Record extracts:
::::::::::

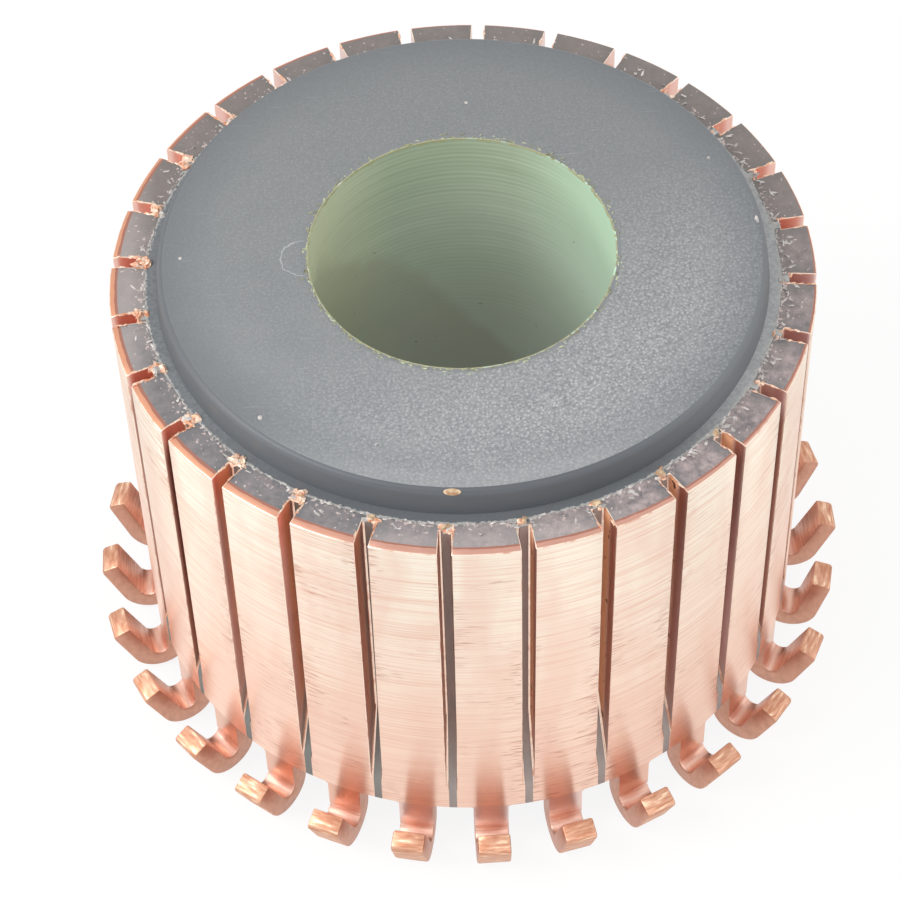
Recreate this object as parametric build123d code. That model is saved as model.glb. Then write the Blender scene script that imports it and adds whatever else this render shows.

::::::::::

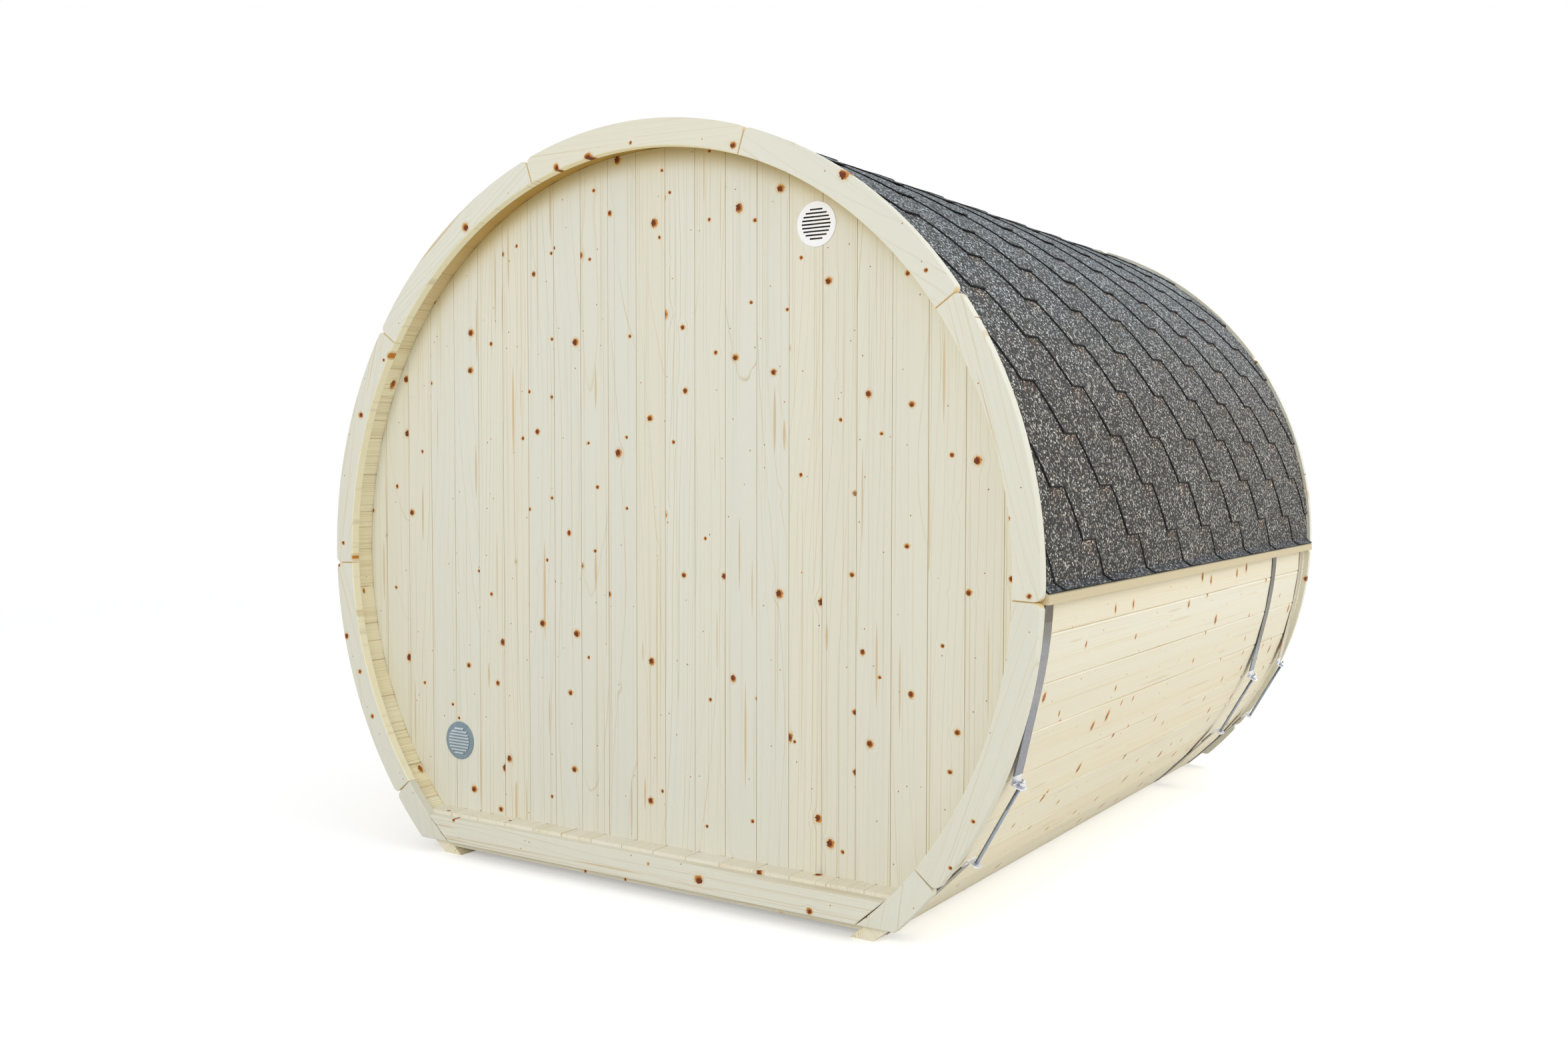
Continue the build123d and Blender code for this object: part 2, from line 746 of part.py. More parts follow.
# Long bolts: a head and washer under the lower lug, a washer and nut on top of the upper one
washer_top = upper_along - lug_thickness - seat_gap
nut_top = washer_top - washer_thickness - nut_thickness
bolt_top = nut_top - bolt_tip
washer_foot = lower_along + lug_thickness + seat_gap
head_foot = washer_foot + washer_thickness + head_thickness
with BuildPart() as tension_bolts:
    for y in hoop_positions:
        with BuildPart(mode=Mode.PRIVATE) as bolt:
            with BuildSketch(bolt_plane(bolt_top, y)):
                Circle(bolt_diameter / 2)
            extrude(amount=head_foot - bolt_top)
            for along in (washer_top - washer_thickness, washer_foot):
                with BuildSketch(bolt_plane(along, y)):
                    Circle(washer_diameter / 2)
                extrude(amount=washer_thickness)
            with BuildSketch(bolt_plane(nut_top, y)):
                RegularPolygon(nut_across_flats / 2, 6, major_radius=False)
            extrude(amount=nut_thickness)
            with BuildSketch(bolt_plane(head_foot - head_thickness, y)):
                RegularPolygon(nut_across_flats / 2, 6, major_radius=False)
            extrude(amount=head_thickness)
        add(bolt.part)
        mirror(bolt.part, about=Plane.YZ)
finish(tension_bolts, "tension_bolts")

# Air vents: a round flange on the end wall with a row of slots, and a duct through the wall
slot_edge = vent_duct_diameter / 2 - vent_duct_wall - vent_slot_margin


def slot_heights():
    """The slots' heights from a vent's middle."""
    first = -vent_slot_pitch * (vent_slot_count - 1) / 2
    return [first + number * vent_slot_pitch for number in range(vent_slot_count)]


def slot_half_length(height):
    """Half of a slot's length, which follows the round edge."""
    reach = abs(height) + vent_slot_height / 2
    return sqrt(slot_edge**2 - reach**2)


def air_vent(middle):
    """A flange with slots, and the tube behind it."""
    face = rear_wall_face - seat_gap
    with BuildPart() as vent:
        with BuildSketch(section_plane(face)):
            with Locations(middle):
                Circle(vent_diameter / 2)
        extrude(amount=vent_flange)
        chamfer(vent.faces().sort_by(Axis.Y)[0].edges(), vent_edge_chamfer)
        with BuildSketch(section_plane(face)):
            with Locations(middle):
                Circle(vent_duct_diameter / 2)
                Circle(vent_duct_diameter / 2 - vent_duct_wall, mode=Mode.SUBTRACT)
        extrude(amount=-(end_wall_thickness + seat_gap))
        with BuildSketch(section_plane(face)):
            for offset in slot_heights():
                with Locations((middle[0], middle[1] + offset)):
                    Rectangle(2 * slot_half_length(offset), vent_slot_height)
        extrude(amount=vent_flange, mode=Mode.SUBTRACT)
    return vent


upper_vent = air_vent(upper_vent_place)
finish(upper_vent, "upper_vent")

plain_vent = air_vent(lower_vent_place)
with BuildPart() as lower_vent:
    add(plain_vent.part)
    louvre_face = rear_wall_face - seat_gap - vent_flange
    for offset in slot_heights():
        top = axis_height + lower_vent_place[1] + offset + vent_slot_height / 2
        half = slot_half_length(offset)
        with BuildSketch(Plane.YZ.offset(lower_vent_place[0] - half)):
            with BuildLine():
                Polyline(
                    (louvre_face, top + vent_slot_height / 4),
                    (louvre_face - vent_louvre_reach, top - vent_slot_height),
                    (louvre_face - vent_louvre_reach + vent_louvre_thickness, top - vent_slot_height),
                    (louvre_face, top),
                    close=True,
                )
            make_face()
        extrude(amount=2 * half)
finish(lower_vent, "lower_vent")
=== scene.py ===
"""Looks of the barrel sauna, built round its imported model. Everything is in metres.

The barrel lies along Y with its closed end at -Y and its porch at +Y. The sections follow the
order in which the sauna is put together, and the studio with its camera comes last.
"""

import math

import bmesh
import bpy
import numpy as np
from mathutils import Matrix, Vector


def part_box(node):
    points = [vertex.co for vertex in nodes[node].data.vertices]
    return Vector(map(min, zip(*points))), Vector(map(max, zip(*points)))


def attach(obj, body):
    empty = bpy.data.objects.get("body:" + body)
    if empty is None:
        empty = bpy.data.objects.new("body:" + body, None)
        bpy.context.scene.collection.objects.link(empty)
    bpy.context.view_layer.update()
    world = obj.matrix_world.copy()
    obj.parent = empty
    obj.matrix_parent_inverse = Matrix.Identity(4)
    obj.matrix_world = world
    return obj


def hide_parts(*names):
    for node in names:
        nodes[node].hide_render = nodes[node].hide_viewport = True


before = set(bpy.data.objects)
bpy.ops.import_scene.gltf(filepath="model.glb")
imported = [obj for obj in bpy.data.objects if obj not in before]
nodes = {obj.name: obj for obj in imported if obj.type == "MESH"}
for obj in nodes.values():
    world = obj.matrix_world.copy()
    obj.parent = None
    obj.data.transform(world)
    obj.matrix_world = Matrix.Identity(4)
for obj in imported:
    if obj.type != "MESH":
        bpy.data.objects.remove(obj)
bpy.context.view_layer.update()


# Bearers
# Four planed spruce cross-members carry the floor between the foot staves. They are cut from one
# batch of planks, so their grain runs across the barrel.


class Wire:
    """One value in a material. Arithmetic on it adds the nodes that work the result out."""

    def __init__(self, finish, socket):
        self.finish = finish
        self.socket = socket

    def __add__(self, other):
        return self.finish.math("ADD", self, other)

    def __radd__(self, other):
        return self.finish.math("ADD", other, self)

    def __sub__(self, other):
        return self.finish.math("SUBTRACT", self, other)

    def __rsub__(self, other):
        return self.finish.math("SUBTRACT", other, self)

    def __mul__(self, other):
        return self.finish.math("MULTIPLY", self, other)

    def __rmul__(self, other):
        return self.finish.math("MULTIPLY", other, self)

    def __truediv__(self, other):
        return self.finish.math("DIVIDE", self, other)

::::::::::

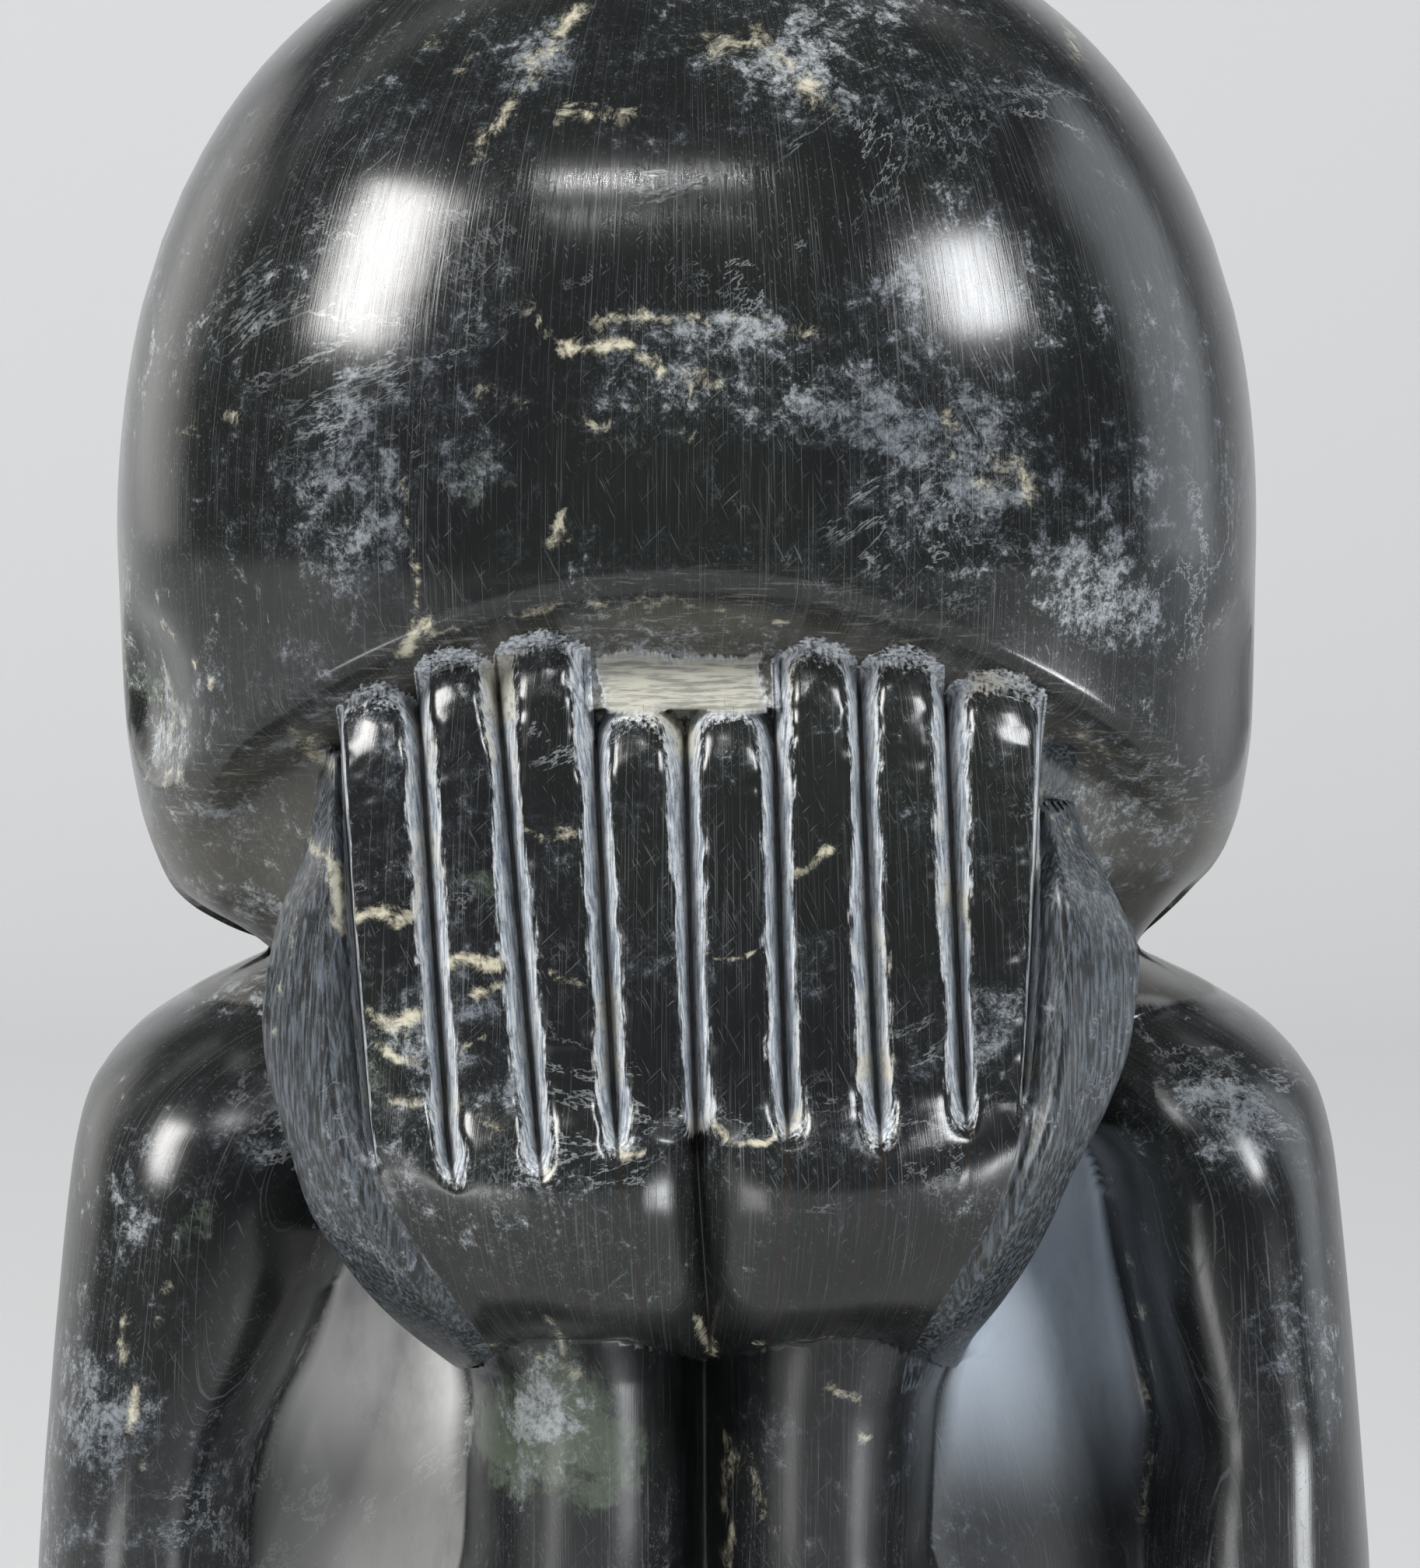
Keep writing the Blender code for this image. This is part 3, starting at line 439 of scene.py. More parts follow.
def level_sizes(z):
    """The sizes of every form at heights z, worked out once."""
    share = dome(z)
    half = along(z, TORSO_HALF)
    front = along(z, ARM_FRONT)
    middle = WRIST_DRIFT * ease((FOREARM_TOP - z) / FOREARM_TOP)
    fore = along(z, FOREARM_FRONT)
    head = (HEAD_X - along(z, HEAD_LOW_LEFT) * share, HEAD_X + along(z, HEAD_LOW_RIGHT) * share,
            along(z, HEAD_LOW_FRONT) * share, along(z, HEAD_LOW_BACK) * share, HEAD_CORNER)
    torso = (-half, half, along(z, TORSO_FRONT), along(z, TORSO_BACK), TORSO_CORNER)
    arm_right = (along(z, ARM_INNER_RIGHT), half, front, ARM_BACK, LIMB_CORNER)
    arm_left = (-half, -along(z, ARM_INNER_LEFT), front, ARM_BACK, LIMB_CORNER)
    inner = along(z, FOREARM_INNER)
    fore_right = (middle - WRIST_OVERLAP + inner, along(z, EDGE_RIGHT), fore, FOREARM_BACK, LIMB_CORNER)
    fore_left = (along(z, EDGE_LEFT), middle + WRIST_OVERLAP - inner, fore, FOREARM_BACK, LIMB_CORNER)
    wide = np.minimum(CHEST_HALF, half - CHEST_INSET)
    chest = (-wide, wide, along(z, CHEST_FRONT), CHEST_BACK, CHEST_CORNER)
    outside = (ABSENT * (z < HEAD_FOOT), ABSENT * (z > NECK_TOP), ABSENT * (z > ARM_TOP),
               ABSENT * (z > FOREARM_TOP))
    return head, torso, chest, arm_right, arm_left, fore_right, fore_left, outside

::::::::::

Set exercise: Extract only the lines from the line with "upper_vent = air_vent(upper_vent_place)" through the line with "if empty is", keeping both end lines exactly as they are.

Result of this exercise:
upper_vent = air_vent(upper_vent_place)
finish(upper_vent, "upper_vent")

plain_vent = air_vent(lower_vent_place)
with BuildPart() as lower_vent:
    add(plain_vent.part)
    louvre_face = rear_wall_face - seat_gap - vent_flange
    for offset in slot_heights():
        top = axis_height + lower_vent_place[1] + offset + vent_slot_height / 2
        half = slot_half_length(offset)
        with BuildSketch(Plane.YZ.offset(lower_vent_place[0] - half)):
            with BuildLine():
                Polyline(
                    (louvre_face, top + vent_slot_height / 4),
                    (louvre_face - vent_louvre_reach, top - vent_slot_height),
                    (louvre_face - vent_louvre_reach + vent_louvre_thickness, top - vent_slot_height),
                    (louvre_face, top),
                    close=True,
                )
            make_face()
        extrude(amount=2 * half)
finish(lower_vent, "lower_vent")
=== scene.py ===
"""Looks of the barrel sauna, built round its imported model. Everything is in metres.

The barrel lies along Y with its closed end at -Y and its porch at +Y. The sections follow the
order in which the sauna is put together, and the studio with its camera comes last.
"""

import math

import bmesh
import bpy
import numpy as np
from mathutils import Matrix, Vector


def part_box(node):
    points = [vertex.co for vertex in nodes[node].data.vertices]
    return Vector(map(min, zip(*points))), Vector(map(max, zip(*points)))


def attach(obj, body):
    empty = bpy.data.objects.get("body:" + body)
    if empty is None:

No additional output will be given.